Despite the unusual name for this risotto dish, it is wonderful and a much easier way of making risotto. The sherry makes this risotto different from the traditional risotto cooked with wine. It has a most appealing flavor. This recipe has been slightly adapted from the 1963 cookbook, Favorite Recipes of California Winemakers, by the Wine Advisory Boards of San Francisco, California.

Risotto Alla Cucamonga



Risotto Alla Cucamonga Recipe

Recipe Type: Risotto, Rice, Cheese
Yields: 4 to 6 servings
Prep time:
10 min
Cook time: 25 min

 

Ingredients:

1/4 cup butter
1 medium-size onion, finely chopped
1 cup regular white rice
1 (10.5-ounce) can beef consommé
1/4 cup California Sherry
3/4 cup chicken stock (either homemade or a good-quality store bought)
1/2 cup freshly-grated Parmesan-Reggiano cheese


Preparation:

In a large heavy 4-quart pan over medium heat, melt the butter; add onion and sauté for 1 to 2 minutes or until soft (be careful not to brown the onions).
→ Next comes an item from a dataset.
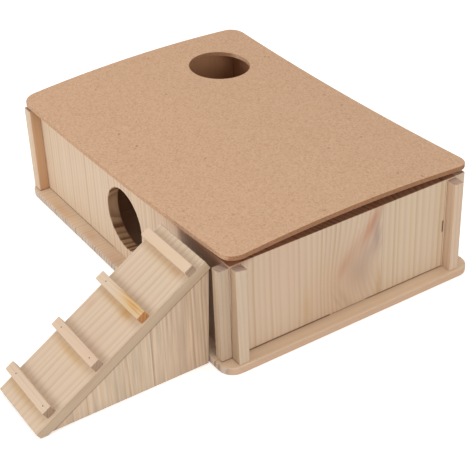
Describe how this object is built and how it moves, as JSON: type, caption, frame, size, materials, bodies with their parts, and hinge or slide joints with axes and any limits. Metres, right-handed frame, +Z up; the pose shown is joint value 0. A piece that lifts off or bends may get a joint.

Add the rice. Using a wooden spoon, stir approximately 2 to 3 minutes, making sure all the grains are well coated (toasting the rice in melted butter keeps it from getting mushy). Toasting the rice quickly heats up the grain's exterior.

Stir in consommé, sherry, and chicken stock. Bring just to a boil, then lower heat and let simmer, covered, about 25 minutes or until all the liquid is absorbed. Remove from heat.

Add the Parmesan cheese and gently mix together.

Serve immediately.

Makes 4 to 6 servings.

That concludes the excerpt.